- [GOAL OF THE EXERCISE]
Quote verbatim everything from the line containing "add('stem_screw', stemScrew(), brightSteel);" down to the line containing "obj.parent = None", with both of those lines included and no others.
_ _ _ _
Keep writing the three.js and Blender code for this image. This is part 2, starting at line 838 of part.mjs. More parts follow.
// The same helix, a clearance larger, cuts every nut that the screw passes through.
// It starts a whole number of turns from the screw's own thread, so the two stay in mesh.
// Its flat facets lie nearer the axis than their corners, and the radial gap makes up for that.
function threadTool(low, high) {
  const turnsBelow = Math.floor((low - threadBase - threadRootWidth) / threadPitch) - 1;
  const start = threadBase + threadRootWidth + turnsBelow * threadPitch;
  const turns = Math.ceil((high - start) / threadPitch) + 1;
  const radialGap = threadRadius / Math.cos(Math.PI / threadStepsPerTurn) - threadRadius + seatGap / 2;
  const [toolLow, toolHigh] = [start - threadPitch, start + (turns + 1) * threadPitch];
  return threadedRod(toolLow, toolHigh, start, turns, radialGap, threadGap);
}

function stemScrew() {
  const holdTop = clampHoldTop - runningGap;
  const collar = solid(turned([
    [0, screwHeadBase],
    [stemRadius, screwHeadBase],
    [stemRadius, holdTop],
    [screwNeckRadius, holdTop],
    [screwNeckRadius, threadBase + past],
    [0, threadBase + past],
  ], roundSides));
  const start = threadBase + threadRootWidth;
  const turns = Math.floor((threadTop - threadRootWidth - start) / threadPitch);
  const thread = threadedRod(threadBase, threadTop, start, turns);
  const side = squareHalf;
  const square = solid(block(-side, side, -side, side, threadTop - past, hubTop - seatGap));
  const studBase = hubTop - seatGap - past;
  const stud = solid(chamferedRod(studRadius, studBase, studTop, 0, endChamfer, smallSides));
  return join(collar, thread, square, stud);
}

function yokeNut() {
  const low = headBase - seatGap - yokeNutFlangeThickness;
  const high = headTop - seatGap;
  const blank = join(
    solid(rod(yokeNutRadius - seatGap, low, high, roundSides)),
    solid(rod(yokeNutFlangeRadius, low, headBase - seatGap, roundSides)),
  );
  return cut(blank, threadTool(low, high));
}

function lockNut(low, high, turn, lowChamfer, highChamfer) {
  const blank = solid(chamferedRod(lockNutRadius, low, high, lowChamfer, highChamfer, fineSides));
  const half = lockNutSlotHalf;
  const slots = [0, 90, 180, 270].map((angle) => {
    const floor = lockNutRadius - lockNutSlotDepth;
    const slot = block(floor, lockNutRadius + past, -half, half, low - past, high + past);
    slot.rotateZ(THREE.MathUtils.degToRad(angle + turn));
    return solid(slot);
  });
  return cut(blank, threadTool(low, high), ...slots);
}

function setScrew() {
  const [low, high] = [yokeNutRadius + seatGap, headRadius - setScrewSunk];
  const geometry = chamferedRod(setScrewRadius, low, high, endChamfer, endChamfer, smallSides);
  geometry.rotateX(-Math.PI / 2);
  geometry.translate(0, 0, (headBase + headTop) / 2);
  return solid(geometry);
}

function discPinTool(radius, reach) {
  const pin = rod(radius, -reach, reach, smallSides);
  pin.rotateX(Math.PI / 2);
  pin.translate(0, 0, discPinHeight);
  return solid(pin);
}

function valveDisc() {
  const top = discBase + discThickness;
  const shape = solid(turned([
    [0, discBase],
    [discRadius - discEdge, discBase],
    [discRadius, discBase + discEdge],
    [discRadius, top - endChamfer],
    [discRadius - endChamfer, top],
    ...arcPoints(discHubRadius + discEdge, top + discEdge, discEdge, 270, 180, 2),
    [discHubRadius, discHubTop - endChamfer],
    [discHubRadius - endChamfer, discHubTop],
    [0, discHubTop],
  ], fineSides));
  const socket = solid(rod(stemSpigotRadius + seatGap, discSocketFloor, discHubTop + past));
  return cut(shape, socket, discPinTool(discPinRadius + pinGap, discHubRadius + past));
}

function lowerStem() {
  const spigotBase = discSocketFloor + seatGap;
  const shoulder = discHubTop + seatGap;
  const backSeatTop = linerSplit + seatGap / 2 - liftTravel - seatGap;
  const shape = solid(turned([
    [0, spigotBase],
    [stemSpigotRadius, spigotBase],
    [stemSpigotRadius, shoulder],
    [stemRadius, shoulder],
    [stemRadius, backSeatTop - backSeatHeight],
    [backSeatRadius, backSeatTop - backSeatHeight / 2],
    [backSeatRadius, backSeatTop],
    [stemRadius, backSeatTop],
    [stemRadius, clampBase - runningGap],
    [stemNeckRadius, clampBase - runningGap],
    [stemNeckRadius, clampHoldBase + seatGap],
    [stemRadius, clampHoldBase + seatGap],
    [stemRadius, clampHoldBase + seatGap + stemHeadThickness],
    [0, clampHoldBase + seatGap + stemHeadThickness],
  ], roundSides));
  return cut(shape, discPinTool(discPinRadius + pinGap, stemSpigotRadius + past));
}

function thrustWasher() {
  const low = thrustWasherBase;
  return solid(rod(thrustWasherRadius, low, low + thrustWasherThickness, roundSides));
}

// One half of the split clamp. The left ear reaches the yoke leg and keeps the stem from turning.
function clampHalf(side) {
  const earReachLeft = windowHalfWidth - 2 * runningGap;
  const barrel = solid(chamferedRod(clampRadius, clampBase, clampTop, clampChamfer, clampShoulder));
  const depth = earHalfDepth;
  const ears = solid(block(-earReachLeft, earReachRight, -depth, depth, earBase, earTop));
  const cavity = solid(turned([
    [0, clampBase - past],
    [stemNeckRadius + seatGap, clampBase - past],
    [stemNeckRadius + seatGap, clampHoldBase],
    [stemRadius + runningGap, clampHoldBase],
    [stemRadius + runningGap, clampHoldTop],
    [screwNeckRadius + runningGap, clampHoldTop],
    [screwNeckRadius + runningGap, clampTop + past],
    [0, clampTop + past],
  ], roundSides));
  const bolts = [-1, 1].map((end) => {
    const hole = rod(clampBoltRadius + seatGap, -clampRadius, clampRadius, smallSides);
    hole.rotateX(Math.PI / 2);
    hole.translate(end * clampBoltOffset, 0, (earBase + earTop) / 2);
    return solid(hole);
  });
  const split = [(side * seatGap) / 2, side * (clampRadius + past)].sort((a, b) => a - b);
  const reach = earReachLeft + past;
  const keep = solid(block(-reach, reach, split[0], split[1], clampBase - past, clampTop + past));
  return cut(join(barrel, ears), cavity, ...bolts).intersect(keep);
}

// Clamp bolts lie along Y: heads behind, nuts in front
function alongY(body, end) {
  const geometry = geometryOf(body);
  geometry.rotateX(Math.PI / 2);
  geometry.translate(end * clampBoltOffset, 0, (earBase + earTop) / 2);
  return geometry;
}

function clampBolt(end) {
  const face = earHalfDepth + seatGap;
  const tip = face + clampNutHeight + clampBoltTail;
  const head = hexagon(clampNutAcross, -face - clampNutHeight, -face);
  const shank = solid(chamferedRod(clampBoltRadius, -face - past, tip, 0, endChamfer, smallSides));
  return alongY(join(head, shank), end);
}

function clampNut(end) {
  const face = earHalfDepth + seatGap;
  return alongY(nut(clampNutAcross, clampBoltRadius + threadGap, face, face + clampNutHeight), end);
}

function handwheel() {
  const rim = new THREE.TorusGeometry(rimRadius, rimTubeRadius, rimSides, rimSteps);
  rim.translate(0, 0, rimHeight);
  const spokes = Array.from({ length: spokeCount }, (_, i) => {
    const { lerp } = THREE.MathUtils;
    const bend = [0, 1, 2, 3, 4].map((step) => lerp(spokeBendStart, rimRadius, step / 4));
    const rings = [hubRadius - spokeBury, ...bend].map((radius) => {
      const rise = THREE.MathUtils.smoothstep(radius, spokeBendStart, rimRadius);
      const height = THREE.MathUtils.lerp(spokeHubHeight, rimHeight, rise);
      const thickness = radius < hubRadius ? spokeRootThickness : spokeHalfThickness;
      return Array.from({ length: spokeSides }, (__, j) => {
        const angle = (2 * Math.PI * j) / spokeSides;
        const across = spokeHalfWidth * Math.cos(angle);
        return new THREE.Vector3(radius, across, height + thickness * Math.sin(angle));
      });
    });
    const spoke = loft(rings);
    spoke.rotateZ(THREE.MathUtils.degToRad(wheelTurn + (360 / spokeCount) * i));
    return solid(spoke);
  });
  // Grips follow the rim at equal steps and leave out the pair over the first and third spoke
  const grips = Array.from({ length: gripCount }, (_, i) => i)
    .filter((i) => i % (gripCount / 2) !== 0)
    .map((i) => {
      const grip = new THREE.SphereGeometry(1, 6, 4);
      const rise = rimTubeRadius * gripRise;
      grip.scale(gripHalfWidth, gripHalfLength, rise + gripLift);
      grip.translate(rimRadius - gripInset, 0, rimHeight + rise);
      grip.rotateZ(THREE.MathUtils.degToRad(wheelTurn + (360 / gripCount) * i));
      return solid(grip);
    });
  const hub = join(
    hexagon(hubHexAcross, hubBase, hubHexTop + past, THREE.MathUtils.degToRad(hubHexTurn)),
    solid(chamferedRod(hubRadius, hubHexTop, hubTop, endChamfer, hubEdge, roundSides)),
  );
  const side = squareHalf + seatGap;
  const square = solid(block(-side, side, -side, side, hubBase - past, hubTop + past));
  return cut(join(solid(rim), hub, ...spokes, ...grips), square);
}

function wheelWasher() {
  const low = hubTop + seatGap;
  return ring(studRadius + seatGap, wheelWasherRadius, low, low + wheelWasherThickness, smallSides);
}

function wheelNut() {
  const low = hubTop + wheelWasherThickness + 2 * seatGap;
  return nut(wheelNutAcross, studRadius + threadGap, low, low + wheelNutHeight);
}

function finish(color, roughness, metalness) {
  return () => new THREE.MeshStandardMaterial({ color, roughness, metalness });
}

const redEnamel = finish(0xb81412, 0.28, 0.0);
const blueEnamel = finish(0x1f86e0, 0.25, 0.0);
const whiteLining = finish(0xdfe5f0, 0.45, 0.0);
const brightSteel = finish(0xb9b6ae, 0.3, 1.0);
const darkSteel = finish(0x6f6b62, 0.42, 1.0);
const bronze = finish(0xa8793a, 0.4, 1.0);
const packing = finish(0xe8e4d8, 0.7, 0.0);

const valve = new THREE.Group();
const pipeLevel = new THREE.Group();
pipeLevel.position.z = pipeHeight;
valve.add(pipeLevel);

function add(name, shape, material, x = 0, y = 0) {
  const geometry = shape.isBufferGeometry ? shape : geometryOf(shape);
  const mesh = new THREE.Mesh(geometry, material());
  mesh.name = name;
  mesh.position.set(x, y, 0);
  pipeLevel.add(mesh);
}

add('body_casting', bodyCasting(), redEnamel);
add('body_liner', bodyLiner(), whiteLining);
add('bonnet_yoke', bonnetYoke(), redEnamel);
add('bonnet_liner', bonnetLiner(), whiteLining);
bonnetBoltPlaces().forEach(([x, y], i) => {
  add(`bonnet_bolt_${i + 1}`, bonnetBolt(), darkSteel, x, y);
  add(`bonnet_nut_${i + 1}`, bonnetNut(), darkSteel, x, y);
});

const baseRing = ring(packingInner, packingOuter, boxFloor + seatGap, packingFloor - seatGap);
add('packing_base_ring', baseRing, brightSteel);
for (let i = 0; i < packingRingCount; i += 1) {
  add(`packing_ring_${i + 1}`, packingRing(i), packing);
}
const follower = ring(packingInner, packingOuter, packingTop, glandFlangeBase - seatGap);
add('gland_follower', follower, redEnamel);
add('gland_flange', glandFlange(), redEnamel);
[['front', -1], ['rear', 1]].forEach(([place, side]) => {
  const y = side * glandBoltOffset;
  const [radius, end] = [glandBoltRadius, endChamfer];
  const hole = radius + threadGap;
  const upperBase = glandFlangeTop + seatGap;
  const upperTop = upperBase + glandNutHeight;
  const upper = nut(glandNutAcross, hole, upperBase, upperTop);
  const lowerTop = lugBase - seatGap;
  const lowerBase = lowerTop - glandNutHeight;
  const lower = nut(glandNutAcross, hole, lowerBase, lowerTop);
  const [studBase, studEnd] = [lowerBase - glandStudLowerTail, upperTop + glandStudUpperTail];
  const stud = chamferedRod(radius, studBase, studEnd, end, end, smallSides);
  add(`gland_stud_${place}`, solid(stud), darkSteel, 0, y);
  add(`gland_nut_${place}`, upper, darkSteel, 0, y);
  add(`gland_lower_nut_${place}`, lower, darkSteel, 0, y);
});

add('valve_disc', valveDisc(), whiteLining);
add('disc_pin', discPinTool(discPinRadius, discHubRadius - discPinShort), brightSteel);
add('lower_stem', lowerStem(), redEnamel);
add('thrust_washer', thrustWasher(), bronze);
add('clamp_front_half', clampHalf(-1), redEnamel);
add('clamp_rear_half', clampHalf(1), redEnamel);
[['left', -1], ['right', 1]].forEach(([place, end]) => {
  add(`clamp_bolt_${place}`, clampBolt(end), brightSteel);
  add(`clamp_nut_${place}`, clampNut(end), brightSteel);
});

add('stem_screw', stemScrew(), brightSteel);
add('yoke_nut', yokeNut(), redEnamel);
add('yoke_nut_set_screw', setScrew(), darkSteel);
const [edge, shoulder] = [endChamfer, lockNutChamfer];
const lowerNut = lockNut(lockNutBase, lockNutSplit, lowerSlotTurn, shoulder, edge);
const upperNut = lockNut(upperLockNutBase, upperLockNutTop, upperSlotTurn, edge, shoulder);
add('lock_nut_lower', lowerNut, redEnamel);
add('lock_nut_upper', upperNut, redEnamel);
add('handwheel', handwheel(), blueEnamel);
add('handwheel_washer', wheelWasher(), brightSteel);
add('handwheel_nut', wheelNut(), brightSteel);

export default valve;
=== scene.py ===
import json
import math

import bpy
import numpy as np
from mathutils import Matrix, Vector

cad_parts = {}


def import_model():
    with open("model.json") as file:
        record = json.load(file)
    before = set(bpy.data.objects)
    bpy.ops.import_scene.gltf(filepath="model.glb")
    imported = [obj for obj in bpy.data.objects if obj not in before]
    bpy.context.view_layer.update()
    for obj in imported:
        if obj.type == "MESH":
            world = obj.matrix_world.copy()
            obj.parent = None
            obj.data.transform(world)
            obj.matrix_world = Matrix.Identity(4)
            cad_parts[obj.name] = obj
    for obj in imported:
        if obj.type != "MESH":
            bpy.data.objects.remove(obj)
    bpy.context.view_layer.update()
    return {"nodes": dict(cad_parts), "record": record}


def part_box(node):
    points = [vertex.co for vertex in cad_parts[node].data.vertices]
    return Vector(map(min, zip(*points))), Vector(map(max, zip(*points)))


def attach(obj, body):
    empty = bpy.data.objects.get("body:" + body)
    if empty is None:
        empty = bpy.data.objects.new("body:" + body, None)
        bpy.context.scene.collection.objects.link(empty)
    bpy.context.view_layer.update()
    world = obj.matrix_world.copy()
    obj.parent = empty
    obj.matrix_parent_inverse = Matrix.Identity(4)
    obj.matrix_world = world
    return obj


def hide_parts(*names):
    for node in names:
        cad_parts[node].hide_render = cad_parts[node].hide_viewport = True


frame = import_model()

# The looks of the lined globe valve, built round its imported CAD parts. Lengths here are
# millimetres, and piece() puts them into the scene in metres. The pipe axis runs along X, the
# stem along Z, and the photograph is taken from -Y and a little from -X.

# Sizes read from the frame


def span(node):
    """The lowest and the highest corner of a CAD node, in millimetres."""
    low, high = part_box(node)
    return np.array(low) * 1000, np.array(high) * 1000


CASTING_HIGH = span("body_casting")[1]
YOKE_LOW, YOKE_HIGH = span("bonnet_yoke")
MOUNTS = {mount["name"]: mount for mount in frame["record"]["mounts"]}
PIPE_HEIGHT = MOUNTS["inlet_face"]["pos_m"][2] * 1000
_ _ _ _
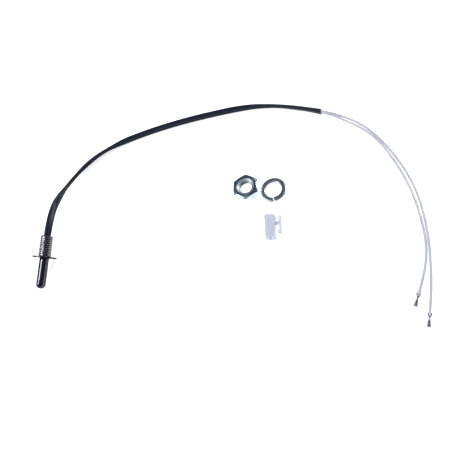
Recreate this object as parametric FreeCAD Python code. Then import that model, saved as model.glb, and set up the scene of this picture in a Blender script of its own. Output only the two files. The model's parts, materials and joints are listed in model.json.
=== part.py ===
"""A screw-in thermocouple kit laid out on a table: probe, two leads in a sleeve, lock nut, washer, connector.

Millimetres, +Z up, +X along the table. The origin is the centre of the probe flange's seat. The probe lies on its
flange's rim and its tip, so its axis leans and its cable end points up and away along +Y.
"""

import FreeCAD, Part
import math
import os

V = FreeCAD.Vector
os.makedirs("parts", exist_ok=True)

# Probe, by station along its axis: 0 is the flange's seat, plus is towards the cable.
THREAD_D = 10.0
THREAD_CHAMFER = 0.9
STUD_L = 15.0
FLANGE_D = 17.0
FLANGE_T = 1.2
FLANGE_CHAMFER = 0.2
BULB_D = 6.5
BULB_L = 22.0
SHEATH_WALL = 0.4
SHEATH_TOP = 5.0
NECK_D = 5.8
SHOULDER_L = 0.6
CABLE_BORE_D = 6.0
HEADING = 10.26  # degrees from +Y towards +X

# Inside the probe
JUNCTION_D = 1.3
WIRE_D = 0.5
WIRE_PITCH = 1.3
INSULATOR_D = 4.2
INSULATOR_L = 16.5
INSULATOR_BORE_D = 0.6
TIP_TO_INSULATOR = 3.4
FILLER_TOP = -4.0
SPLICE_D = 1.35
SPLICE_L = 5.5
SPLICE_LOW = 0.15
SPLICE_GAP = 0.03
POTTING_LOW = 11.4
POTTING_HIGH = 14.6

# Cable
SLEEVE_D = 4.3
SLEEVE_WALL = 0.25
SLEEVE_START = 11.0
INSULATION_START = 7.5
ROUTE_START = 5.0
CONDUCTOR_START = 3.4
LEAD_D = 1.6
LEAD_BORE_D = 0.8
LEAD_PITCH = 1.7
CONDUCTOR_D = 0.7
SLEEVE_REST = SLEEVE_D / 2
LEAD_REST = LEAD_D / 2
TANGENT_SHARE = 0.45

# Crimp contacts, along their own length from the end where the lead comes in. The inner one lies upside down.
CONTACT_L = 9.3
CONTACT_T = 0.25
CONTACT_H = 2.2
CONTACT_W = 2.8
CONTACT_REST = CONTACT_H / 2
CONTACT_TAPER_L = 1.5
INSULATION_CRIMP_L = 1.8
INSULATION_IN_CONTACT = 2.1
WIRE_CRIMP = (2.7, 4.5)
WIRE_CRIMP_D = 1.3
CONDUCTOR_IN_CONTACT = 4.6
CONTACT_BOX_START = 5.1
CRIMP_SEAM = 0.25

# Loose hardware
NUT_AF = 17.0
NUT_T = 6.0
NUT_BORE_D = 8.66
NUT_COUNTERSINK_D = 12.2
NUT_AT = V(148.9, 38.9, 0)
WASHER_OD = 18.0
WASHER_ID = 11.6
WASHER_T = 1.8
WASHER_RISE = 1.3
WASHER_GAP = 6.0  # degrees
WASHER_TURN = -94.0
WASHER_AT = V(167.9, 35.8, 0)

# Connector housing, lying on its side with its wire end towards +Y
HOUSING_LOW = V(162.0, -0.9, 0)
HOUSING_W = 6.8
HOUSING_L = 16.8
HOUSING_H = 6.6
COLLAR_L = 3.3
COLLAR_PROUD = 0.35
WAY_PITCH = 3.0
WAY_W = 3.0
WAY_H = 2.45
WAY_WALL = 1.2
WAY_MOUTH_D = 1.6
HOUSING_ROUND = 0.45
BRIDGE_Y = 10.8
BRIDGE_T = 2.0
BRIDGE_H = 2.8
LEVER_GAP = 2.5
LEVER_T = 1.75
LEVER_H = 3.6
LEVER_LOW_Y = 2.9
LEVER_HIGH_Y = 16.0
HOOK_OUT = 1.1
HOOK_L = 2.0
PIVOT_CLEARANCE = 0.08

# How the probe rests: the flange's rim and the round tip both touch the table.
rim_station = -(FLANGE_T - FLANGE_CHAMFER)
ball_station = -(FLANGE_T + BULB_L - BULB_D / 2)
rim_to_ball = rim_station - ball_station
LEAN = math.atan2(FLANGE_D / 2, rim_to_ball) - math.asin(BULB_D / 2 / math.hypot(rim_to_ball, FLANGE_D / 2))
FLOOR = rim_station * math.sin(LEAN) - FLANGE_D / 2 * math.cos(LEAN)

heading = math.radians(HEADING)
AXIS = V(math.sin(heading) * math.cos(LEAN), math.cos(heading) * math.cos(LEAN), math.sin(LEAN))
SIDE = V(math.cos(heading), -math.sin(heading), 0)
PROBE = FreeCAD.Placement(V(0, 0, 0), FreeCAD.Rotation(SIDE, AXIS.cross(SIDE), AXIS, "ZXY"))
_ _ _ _
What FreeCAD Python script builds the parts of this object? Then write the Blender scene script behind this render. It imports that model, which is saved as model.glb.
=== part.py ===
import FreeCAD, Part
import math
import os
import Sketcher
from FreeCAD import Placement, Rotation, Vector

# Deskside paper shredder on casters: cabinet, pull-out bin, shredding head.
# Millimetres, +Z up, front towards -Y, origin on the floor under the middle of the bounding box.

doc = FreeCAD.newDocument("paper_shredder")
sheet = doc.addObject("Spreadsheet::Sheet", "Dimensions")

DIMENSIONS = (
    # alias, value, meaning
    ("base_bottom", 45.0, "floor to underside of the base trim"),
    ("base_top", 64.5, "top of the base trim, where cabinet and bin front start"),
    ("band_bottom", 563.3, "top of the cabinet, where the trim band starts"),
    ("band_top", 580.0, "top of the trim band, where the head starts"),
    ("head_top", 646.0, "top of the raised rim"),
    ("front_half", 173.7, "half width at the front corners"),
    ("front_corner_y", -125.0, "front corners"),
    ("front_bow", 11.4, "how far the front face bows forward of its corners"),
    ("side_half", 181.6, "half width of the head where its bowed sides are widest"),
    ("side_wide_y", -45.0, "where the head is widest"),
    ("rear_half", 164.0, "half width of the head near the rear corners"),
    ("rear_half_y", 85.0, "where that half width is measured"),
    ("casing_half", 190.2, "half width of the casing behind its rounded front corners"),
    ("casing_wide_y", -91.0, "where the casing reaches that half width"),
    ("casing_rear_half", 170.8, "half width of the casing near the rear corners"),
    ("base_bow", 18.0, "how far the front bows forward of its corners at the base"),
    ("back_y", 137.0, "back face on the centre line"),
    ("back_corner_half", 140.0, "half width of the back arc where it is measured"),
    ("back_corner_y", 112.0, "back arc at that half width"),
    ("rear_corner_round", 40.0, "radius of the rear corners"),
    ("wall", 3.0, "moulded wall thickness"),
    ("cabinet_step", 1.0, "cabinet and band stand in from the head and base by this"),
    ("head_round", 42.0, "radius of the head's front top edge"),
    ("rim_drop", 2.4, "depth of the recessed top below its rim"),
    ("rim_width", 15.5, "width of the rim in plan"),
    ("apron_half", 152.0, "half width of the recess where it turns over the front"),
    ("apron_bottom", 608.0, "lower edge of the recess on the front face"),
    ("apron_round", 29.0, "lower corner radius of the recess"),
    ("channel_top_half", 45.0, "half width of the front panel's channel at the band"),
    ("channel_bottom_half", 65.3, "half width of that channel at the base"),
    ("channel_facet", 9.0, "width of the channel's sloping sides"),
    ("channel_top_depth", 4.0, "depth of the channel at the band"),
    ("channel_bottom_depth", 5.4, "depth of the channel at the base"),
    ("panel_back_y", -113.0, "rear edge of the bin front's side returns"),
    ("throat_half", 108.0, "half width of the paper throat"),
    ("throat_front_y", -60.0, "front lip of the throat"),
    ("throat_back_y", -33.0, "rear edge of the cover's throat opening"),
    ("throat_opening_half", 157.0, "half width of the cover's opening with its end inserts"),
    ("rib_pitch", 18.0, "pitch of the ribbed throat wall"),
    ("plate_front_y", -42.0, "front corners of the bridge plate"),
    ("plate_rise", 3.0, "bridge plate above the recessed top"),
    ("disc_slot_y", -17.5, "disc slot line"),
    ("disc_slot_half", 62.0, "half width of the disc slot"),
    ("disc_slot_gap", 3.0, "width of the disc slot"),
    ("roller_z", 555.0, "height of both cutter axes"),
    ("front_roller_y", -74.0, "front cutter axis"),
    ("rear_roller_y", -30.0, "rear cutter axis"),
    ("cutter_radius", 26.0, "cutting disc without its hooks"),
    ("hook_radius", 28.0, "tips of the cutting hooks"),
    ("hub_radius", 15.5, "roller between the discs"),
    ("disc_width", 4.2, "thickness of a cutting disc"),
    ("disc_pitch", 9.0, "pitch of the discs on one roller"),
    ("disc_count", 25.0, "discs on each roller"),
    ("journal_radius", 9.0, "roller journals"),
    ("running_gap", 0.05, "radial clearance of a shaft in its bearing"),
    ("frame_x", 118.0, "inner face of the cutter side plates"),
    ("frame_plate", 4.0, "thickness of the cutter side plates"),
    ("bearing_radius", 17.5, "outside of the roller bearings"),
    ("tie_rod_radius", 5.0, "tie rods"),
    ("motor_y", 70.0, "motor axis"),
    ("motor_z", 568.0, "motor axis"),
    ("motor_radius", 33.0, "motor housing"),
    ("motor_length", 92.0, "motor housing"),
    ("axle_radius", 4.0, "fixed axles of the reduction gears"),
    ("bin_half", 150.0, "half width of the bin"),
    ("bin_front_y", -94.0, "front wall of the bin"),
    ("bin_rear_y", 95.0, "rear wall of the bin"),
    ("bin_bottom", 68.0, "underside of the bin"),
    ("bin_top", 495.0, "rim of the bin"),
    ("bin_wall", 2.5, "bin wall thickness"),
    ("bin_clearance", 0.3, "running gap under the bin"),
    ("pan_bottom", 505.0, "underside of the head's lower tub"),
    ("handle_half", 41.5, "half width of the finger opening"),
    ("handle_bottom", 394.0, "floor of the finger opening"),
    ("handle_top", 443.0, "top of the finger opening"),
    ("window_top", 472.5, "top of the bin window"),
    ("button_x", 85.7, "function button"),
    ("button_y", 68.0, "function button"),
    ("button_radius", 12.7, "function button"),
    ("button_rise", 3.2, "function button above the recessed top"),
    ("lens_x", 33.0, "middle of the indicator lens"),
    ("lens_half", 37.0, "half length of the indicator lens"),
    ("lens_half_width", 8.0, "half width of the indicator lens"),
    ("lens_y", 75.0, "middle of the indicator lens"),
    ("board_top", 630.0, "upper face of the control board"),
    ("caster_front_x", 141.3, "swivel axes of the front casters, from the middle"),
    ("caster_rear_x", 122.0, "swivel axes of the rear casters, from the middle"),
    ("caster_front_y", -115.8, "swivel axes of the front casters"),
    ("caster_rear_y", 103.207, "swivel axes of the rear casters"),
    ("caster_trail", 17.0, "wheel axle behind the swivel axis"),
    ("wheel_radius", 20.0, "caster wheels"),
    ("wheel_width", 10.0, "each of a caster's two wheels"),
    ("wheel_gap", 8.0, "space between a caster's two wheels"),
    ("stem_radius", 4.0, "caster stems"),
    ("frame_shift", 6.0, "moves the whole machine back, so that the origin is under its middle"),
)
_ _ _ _
- [SOLVED PROBLEM]
add('stem_screw', stemScrew(), brightSteel);
add('yoke_nut', yokeNut(), redEnamel);
add('yoke_nut_set_screw', setScrew(), darkSteel);
const [edge, shoulder] = [endChamfer, lockNutChamfer];
const lowerNut = lockNut(lockNutBase, lockNutSplit, lowerSlotTurn, shoulder, edge);
const upperNut = lockNut(upperLockNutBase, upperLockNutTop, upperSlotTurn, edge, shoulder);
add('lock_nut_lower', lowerNut, redEnamel);
add('lock_nut_upper', upperNut, redEnamel);
add('handwheel', handwheel(), blueEnamel);
add('handwheel_washer', wheelWasher(), brightSteel);
add('handwheel_nut', wheelNut(), brightSteel);

export default valve;
=== scene.py ===
import json
import math

import bpy
import numpy as np
from mathutils import Matrix, Vector

cad_parts = {}


def import_model():
    with open("model.json") as file:
        record = json.load(file)
    before = set(bpy.data.objects)
    bpy.ops.import_scene.gltf(filepath="model.glb")
    imported = [obj for obj in bpy.data.objects if obj not in before]
    bpy.context.view_layer.update()
    for obj in imported:
        if obj.type == "MESH":
            world = obj.matrix_world.copy()
            obj.parent = None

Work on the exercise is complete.